Regret and redemption
I think Angelo does regret his actions. He says he's very repentant at the end of the play. Of course, that's when he realises that he hasn’t gotten away with it – the Duke knows everything – but the way the lines are written does make me think that his repentance is genuine. I also think it is genuine because sleeping with Isabella doesn’t help him in the way he expects (even before he knows Marianna took Isabella's place). He thought this was going to make him complete and it hasn’t. I think there might even be a sense of relief and release when he confesses at the end, and says ‘No, put me to death, because that's what I deserve.’ He's let off by the Duke, though, and told to marry his betrothed (whom he had sort of jilted before he ever met Isabella). I suppose his journey involves a kind of redemption. He's very honest if nothing else; he's very honest with the audience and very, very direct. Even when that's uncomfortable, he tells us exactly what's going on.
It will be interesting to see how the audiences respond to the character, because if I had a penny for every time somebody said to me ‘Oh, you’re playing the baddie’ I would be rich! It's a responsibility to play someone and you can’t afford to think of it in such shallow terms as ‘goodie’ and ‘baddie’; you’ve got to try to make the person credibly well-rounded and human. To say ‘Oh he's a baddie…’ seems so black and white, but I think an audience who know the play might be inclined to approach the character that way.
Angelo asks a lot of questions in the soliloquies. That's always a bit scary at the Globe because there will be times when someone in the audience actually gives the character an answer. I’ll have to think about that because I’ll probably get some responses – after all, what Angelo does is so extreme and he does invite responses. For instance, after my first encounter with Isabella, she goes off and I turn to the audience and say, ‘What's this, what's this?’ [II.2.163] and then immediately after that, I say ‘Is this her fault or mine?’ Now, I think there will to be times when the audience respond there. The next line is another question: ‘The tempter or the tempted, who sins most?’ Then there's a one word – ‘Ha?’ That has another question mark. It's almost as if he's persevering until someone does help him with an answer. After the questions, he answers himself and says ‘Not she, nor doth she tempt; but it is I.’ [II.2.165] I don’t think it is right to make up responses to what the audience say, but I think we can get away with kind of tweaking the next lines in the script as a kind of response. That's not cheating too much.

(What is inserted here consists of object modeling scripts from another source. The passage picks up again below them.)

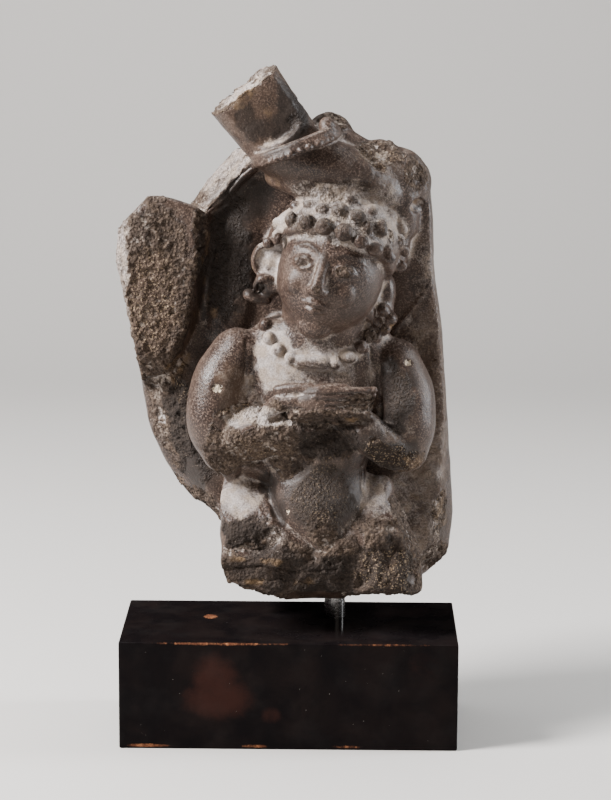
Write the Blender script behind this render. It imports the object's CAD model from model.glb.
import math

import bmesh
import bpy
import numpy as np
from mathutils import Euler, Matrix, Vector, kdtree, noise


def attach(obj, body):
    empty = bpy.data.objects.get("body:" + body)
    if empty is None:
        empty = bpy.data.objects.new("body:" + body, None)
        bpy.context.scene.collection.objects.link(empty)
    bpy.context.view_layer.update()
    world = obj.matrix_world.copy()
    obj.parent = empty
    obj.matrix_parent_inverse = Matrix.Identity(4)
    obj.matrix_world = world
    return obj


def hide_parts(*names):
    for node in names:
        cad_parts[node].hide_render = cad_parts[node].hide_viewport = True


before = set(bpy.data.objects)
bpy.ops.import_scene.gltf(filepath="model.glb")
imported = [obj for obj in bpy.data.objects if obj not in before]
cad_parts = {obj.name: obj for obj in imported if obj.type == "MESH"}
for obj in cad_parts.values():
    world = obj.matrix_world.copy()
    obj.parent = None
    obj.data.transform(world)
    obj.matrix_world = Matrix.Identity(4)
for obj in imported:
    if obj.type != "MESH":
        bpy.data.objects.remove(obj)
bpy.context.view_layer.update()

# Shapes are modelled in millimetres and turned into metres at the end.
# X runs to the viewer's right, Y away from the viewer, Z up.
metre = 0.001
viewDepth = Vector((0, 1, 0))


# Small tools

def reading(pairs):  # straight-line reading between (place, value) pairs
    places, values = zip(*pairs)
    return lambda at: float(np.interp(at, places, values))


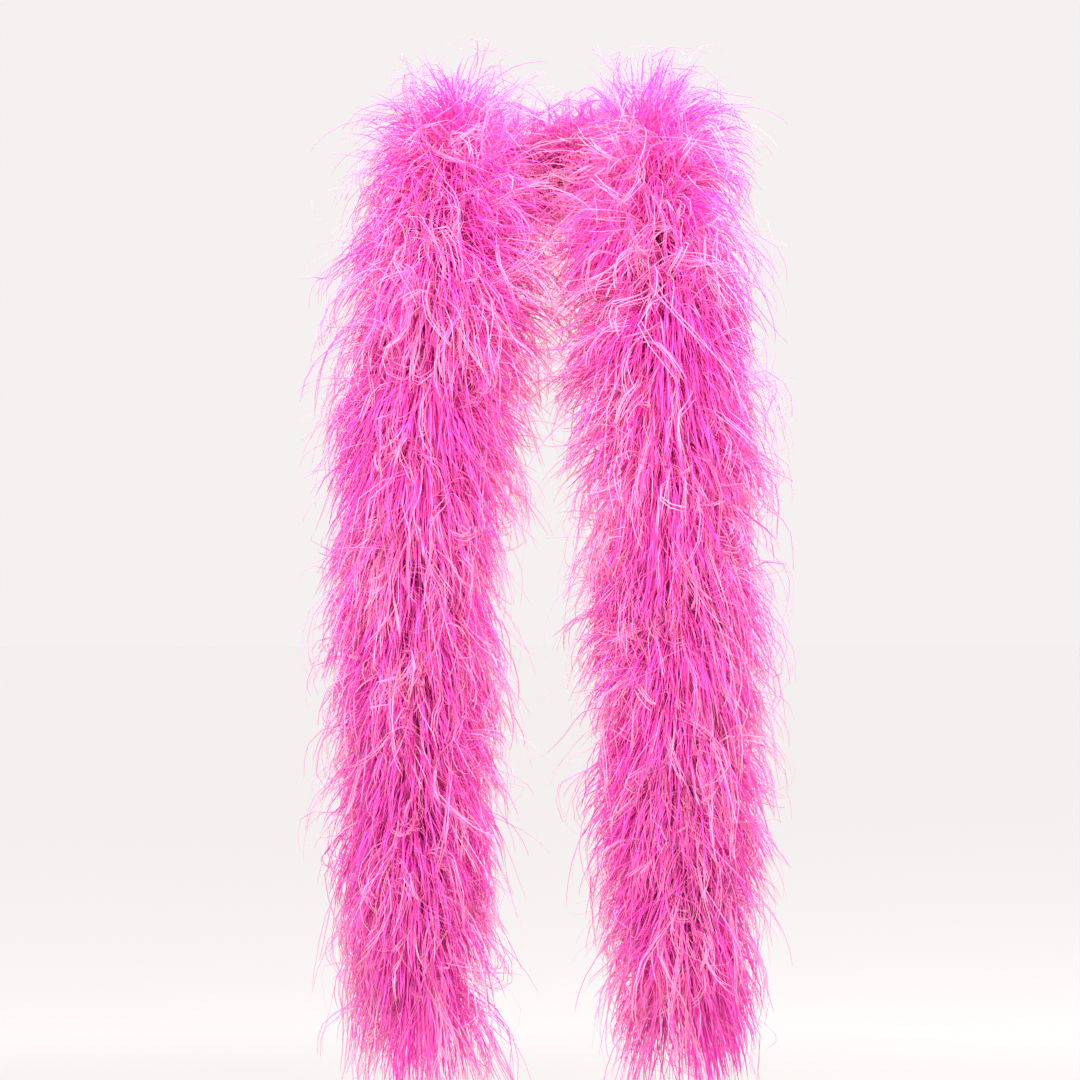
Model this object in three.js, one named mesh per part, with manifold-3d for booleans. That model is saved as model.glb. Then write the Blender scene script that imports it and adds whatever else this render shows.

That moment in the soliloquy is brilliant. Angelo is a great part and the two scenes with Isabella make it; they’re the substance of the part. In terms of the pattern of time on stage, Angelo is very like Orsino [Twelfth Night], who I played at the Globe a couple of Seasons ago. The ‘good stuff,’ as it were, is in the first half. He's off for three quarters of the second half then comes back at the end in a big Act five: exactly the same pattern as Orsino. It's a hard part too, but everyone thinks that about the character they have to play.
Scenes with Isabella
Before I got to know the play I thought Angelo was alone with Isabella in both their scenes, but there are other people on stage when they first meet [II.2] and these people say the odd line too. In the second scene it's an empty stage. Isabella and Angelo are alone and that progression feels right, but it's tricky. I want the first scene to feel as intimate as the second, but a state of frustration in the first scene is right; Angelo may very well want to be on his own with Isabella, but he isn’t – it's been written that way, and the choice seems important. I don’t want fight it. The fact that they aren’t alone in the first scene increases the passion in the second scene too. The whole relationship is upped a gear because in the first scene he's in a state of shock; either by the beginning of the second scene or in the course of the second scene, he actually makes the decision to proposition her. To imagine that thought was in his head in the first scene would be jumping too far ahead. I don’t think Angelo would act differently in Act two, scene two, if the onlookers weren’t there. He would probably conduct himself in the same way – it would be too soon for anything else to happen. I’d say there isn’t a rift between the public and private man in him until he meets Isabella – then he experiences a massive turn-around. He strikes me as someone who spends a lot of time on his own… that's interesting because I think that's the way Mark [Rylance, Vincentio] feels about the Duke too. In some ways the Duke and Angelo are balanced against each other.